When Thane got an unexpected bonus last fall, he gave it to Susan to start the business she calls The Good Buy Girl. With rented space in a local antiques mall, she began buying decorative items and furniture to resell. So far, it has been fun and something she and Thane can do together: Both enjoy scavenging for antiques, and Thane is handy with repairs.
"We're pretty smart spenders," says Thane. "Susan's business gives her the ability to spend money with the significant possibility of making money in return." But they're not sure yet if their new enterprise is profitable--they haven't been able to find the time to set up a bookkeeping system separate from their joint personal checking account.

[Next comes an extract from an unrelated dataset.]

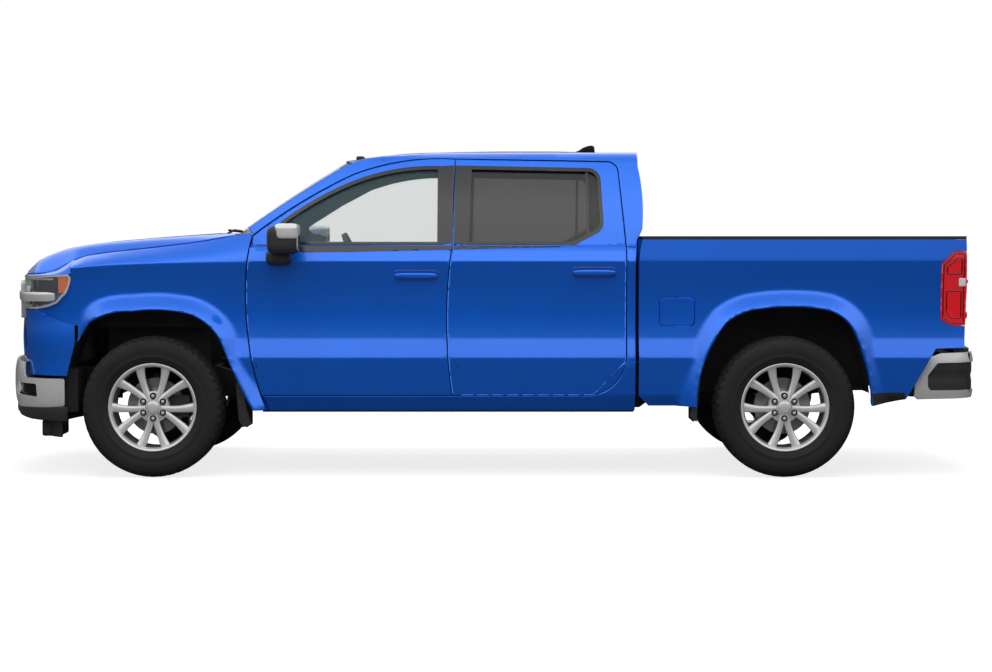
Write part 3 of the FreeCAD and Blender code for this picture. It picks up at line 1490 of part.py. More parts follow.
def tyre(y):
    """Tyre cross section: bead seat, sidewalls, shoulders and tread."""
    half = tyre_width / 2
    bead = barrel_half - fit_gap
    points = [(-bead, rim_radius), (-half, rim_radius + (tyre_radius - rim_radius) * 0.45),
              (-half * 0.83, tyre_radius - sheet / 2), (-half * 0.70, tyre_radius), (half * 0.70, tyre_radius),
              (half * 0.83, tyre_radius - sheet / 2), (half, rim_radius + (tyre_radius - rim_radius) * 0.45),
              (bead, rim_radius)]
    return turned("x", points, V(wheel_plane, y, axle_height), wheel_sides)


def spoke(y, root_angle, tip_angle):
    """One spoke of a pair: from the hub it leans away from its neighbour to the rim."""
    centre = V(wheel_plane, y, axle_height)
    rings = []
    for angle, r, half, depth in ((root_angle, spoke_root_radius, spoke_root_half, spoke_root_depth),
                                  (tip_angle, spoke_tip_radius, spoke_tip_half, spoke_tip_depth)):
        turn = FreeCAD.Rotation(V(1, 0, 0), angle)
        face = half * spoke_face_share
        back = spoke_outer_x - depth
        corners = [V(spoke_outer_x, -face, r), V(spoke_outer_x, face, r), V(back, half, r), V(back, -half, r)]
        rings.append([centre + turn.multVec(point) for point in corners])
    return loft(rings)


def rim(y):
    centre = V(wheel_plane, y, axle_height)
    r = rim_radius - fit_gap
    barrel = turned("x", [(-barrel_half, r), (-barrel_half, r - barrel_wall), (barrel_half, r - barrel_wall),
                          (barrel_half, r)], centre, wheel_sides)
    inner = hub_face + fit_gap - wheel_plane
    face = hub_face + disc_thickness - wheel_plane
    end = spindle_end + fit_gap - wheel_plane
    cap = spoke_outer_x + sheet / 2
    base = spoke_outer_x - sheet / 2
    bore = (spindle_radius + fit_gap) / math.cos(2 * math.pi / wheel_sides)
    hub = turned("x", [(inner, bore), (inner, disc_radius), (face, disc_radius), (face, hub_radius),
                       (base, hub_radius), (base, hub_cap_radius), (cap, hub_cap_radius * hub_dome_share),
                       (cap, 0), (end, 0), (end, bore)], centre, wheel_sides // 2)
    spokes = []
    for i in range(spoke_count // 2):
        middle = spoke_first_angle + i * 360 / (spoke_count / 2)
        for side in (-1, 1):
            spokes.append(spoke(y, middle + side * spoke_root_angle, middle + side * spoke_tip_angle))
    return fused([barrel, hub] + spokes)


def build_wheels():
    for name, y in (("front", front_axle), ("rear", rear_axle)):
        save("tyre_" + name + "_left", tyre(y))
        save("tyre_" + name + "_right", mirrored(written["tyre_" + name + "_left"]))
        save("rim_" + name + "_left", rim(y))
        save("rim_" + name + "_right", mirrored(written["rim_" + name + "_left"]))


# Engine, drive line, exhaust, tank and spare wheel
engine_half = 290.0
engine_length = 640.0
engine_low = 560.0
engine_high = 1120.0
gearbox_half = 140.0
gearbox_length = 800.0
driveshaft_radius = 45.0
driveshaft_height = 488.0


def build_drive_line():
    front = front_axle - 380.0
    block = box(-engine_half, engine_half, front, front + engine_length, engine_low, engine_high)
    gearbox = box(-gearbox_half, gearbox_half, front + engine_length - fit_gap, front + engine_length + gearbox_length,
                  rail_mid_low + cross_size / 2 + fit_gap, cab_floor_height - floor_thickness * 2)
    link = box(-gearbox_half, gearbox_half, front + engine_length - overrun, front + engine_length + overrun * 0.6,
               cab_floor_height - floor_thickness * 2 - overrun, engine_low + overrun)
    foot = box(-rail_inner + fit_gap, rail_inner - fit_gap, front + engine_length * 0.4, front + engine_length * 0.4 + cross_size,
               engine_low, engine_low + cross_size / 2)
    save("engine", fused([block, gearbox, link, foot]))
    start = front + engine_length + gearbox_length
    end = rear_axle - pinion_length
    lean = driveshaft_radius * (driveshaft_height - axle_height) / (end - start)
    start += fit_gap + lean
    end -= fit_gap + lean
    save("driveshaft", rod(V(0, start, driveshaft_height), V(0, end, axle_height), driveshaft_radius))


tank_length = 1120.0
tank_width = 230.0
pipe_radius = 32.0
muffler_length = 620.0
muffler_radius = 84.0
spare_y_offset = 560.0
spare_y = rear_axle + spare_y_offset


def build_underside():
    y = door_front + 500.0
    save("fuel_tank", box(-rail_inner + fit_gap, -rail_inner + tank_width, y, y + tank_length, rail_mid_low,
                          rail_mid_low + rail_mid_height - fit_gap))
    x = rail_inner - muffler_radius - fit_gap
    z = rail_mid_low + muffler_radius
    start = front_axle + 380.0
    pipe = rod(V(x, start, z), V(x, y + tank_length, z), pipe_radius)
    muffler = rod(V(x, y + overrun, z), V(x, y + overrun + muffler_length, z), muffler_radius)
    save("exhaust", fused([pipe, muffler]))


# Cabin: dashboard, steering wheel, seats
dash_front = door_front + firewall_setback + firewall_thickness
dash_depth = 430.0
dash_low = 1010.0
dash_high = 1386.0
column_half = 400.0
wheel_ring_radius = 186.0
wheel_ring_thickness = 15.0
column_tilt = 24.0
column_radius = 18.0
column_length = 320.0
seat_gap = fit_gap
cushion_height = 170.0
cushion_low = 760.0
cushion_length = 540.0
cushion_width = 530.0
seat_half = 400.0
back_thickness = 150.0
back_height = 690.0
back_lean = 90.0
headrest_height = 190.0
headrest_width = 270.0
seat_rail_height = cushion_low - cab_floor_height


def column_point(distance):
    """Point on the steering column's axis, measured from the wheel's plane towards the dash."""
    tilt = math.radians(column_tilt)
    y = dash_front + dash_depth + 120.0 - distance * math.cos(tilt)
    z = dash_high - 120.0 - distance * math.sin(tilt)
    return V(column_half, y, z)


def build_cabin():
    half = shoulder_half - ring_depth - seal_gap
    points = [(dash_front + fit_gap, dash_low), (dash_front + dash_depth * 0.75, dash_low - sheet * 2, sheet),
              (dash_front + dash_depth, dash_low + (dash_high - dash_low) / 2, sheet),
              (dash_front + dash_depth * 0.8, dash_high, sheet), (dash_front + fit_gap, dash_high - sheet)]
    dash = prism("x", points, -half, half)
    ring_centre = column_point(0)
    axis = column_point(0) - column_point(column_length)
    axis.normalize()
    outer = wheel_ring_radius + wheel_ring_thickness
    inner = wheel_ring_radius - wheel_ring_thickness
    half = wheel_ring_thickness
    ring = turned("z", [(-half, inner), (-half, outer), (half, outer), (half, inner)], V(0, 0, 0),
                  wheel_sides)
    ring.rotate(V(0, 0, 0), V(1, 0, 0), column_tilt - 90)
    ring = ring.translated(ring_centre)
    shaft = cylinder(column_point(column_length), axis, column_radius, column_length + wheel_ring_thickness)
    hub = rod(column_point(wheel_ring_thickness * 2), column_point(-wheel_ring_thickness), column_radius * 3)
    spokes = []
    for turn in (0, 90, 180):
        bar = box(0, wheel_ring_radius, -wheel_ring_thickness, wheel_ring_thickness, -wheel_ring_thickness / 2,
                  wheel_ring_thickness / 2)
        bar.rotate(V(0, 0, 0), V(0, 0, 1), -turn)
        bar.rotate(V(0, 0, 0), V(1, 0, 0), column_tilt - 90)
        spokes.append(bar.translated(ring_centre))
    bore = cylinder(column_point(column_length + overrun), axis, column_radius + fit_gap,
                    column_length + 2 * overrun)
    save("dashboard", dash.cut([bore, written["cab_side_frames"]]))
    save("steering_wheel", fused([ring, shaft, hub] + spokes))
    build_seats()


def cushion(x, y, width):
    return box(x - width / 2, x + width / 2, y, y + cushion_length, cushion_low, cushion_low + cushion_height)


def seat_back(x, y, width):
    low = cushion_low
    r = back_thickness / 3
    return prism("x", [(y, low), (y + back_thickness, low, r), (y + back_thickness + back_lean, low + back_height, r),
                       (y + back_lean + back_thickness * 0.3, low + back_height, r)], x - width / 2, x + width / 2)


front_seat_y_offset = 640.0
front_seat_y = pillar_line - front_seat_y_offset
rear_seat_y_offset = 830.0
rear_seat_y = cab_rear - rear_seat_y_offset


def build_seats():
    front_cushions = []
    front_backs = []
    for side in (-1, 1):
        x = side * seat_half
        front_cushions.append(cushion(x, front_seat_y, cushion_width))
        y = front_seat_y + cushion_length + seat_gap
        back = seat_back(x, y, cushion_width)
        top = cushion_low + back_height
        head = box(x - headrest_width / 2, x + headrest_width / 2, y + back_lean + back_thickness * 0.45,
                   y + back_lean + back_thickness, top - fit_gap, top + headrest_height)
        front_backs.append(back.fuse(head))
    width = 2 * (shoulder_half - ring_depth - sheet * 3)
    save("seat_cushions", front_cushions + [cushion(0, rear_seat_y, width)])
    save("seat_backs", front_backs + [seat_back(0, rear_seat_y + cushion_length + seat_gap, width)])
    bases = []
    for side in (-1, 1):
        bases.append(box(side * seat_half - cushion_width / 2.5, side * seat_half + cushion_width / 2.5,
                         front_seat_y + sheet, front_seat_y + cushion_length - sheet, cab_floor_height + tunnel_height / 5,
                         cushion_low - fit_gap))
        bases.append(box(side * seat_half - cushion_width / 2.5, side * seat_half + cushion_width / 2.5,
                         rear_seat_y + sheet, rear_seat_y + cushion_length - sheet, cab_floor_height,
                         cushion_low - fit_gap))
    bases[0] = bases[0].fuse(box(-seat_half - cushion_width / 2.5, -seat_half, front_seat_y + sheet,
                                 front_seat_y + cushion_length - sheet, cab_floor_height, cab_floor_height + tunnel_height))
    bases[2] = bases[2].fuse(box(seat_half, seat_half + cushion_width / 2.5, front_seat_y + sheet,
                                 front_seat_y + cushion_length - sheet, cab_floor_height, cab_floor_height + tunnel_height))
    save("seat_bases", bases)


# Small outside pieces: mirrors, aerial fin, mud flaps
mirror_half = 1235.0
mirror_width = 190.0
mirror_front_offset = 130.0
mirror_front = door_front + mirror_front_offset
mirror_depth = 200.0
mirror_low = 1326.0
mirror_high = 1508.0
mirror_radius = 45.0
mirror_foot = 40.0
flap_thickness = 10.0
flap_length = 250.0
flap_width = 300.0


def build_small_pieces():
    inner = mirror_half - mirror_width
    r = mirror_radius
    head = prism("x", [(mirror_front, mirror_low, r), (mirror_front + mirror_depth, mirror_low, r),
                       (mirror_front + mirror_depth, mirror_high, r), (mirror_front + r, mirror_high, r)],
                 inner, mirror_half)
    arm = box(belt_half - belt_ledge - greenhouse_taper / 2, inner + fit_gap, mirror_front + mirror_depth * 0.4,
              mirror_front + mirror_depth * 0.4 + mirror_foot * 1.5, belt_height + fit_gap, belt_height + mirror_foot)
    glass = head.fuse(arm)
    save("mirror_left", glass)
    save("mirror_right", mirrored(glass))
    flaps = []
    for y, low in ((front_axle + arch_reach * 1.1, 300.0), (rear_axle - arch_reach * 1.09, 333.0)):
        flaps.append(box(waist_half - flap_width, waist_half, y, y + flap_thickness, low, low + flap_length))
    near = [written[name] for name in ("bed_sides", "front_fenders", "wheel_liners", "load_bed")]
    flaps = [max(flap.cut(near).Solids, key=lambda solid: solid.Volume) for flap in flaps]
    save("mud_flaps", flaps + [mirrored(flap) for flap in flaps])


def build_all():
    os.makedirs("parts", exist_ok=True)
    build_doors()
    build_roof()
    build_cab_sides()
    build_cab_ends()
    build_cab_floor()
    build_hood()
    build_fenders()
    build_nose()
    build_front_structure()
    build_cowl()
    build_bed_sides()
    build_load_bed()
    build_rail_caps()
    build_tailgate()
    build_rear_bumper()
    build_frame()
    build_rear_axle()
    build_rear_springs()
    build_dampers()
    build_front_suspension()
    build_knuckle()
    build_steering()
    build_wheels()
    build_drive_line()
    build_underside()
    build_cabin()
    build_small_pieces()


build_all()
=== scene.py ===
import json
import math

import bpy
from mathutils import Matrix, Vector
from mathutils.geometry import delaunay_2d_cdt


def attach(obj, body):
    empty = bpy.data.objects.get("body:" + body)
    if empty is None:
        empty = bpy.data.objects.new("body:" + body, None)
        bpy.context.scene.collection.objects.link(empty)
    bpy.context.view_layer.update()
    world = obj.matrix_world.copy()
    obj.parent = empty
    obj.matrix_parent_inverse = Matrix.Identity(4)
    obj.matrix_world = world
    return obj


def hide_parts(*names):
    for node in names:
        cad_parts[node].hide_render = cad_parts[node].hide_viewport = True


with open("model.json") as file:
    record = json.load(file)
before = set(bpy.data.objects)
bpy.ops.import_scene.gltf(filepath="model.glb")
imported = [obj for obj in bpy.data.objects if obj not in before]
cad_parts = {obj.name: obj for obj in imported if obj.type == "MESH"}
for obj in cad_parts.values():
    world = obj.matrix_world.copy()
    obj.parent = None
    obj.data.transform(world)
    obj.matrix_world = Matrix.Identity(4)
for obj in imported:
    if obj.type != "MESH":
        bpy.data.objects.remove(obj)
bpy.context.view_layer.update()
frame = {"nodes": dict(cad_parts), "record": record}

MM = 0.001

# The part's named sizes, in millimetres, as its source has them
length = 5886.0
front_axle = -1974.0
rear_axle = 1771.0
axle_height = 419.0
tyre_radius = 419.0
wheel_plane = 868.5
belt = 1372.0
roof_height = 1962.0
sill = 490.0
rocker = 395.0
door_front = -1418.0
pillar = -233.0
cab_rear = 885.0
bed_front = 905.0
bed_rear = 2836.0
rail_height = 1412.0
gap = 6.0
front_door_length = 1185.0
rear_door_length = 1061.0
arch_half = 1031.0

# Body side: heights of its creases, and the half widths there
crease, shelf, waist, hollow_top, shoulder_level = 712.0, 828.0, 1000.0, 1180.0, 1285.0
rocker_half, sill_half, crease_half, shelf_half, waist_half, hollow_half, shoulder_half, belt_half = (
    905.0, 968.0, 996.0, 971.0, 966.0, 980.0, 996.0, 962.0)
rail_half = 986.0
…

Catching up with the bulls
While the Youngs have rigorously managed their debt and spending, they agree that they need to be more aggressive in their investments. Except for employer-sponsored plans, Susan and Thane have sat on the sidelines during most of the biggest stock-market boom in history--something they have vowed to change. If they trade down to a smaller house, they will use some of the proceeds to fund their retirement stash and bolster Sarah's education fund, with college four years away.
They already allocate $500 a month to Thane's cash-value life insurance policy, which they plan to use for retirement income and as an asset they might borrow against. There's also money in a profit-sharing plan that Thane's employer started a few years ago, which is split between moderate and aggressive mutual funds. And Thane plans to start participating in the firm's 401(k) plan, contributing the maximum allowed by law and funneling most of it into stock funds.
That's a good move, says J. Jeffrey Lambert, a financial planner in Sacramento. "These people are very smart. They know how to make money. They need a portfolio that will keep that money working for them."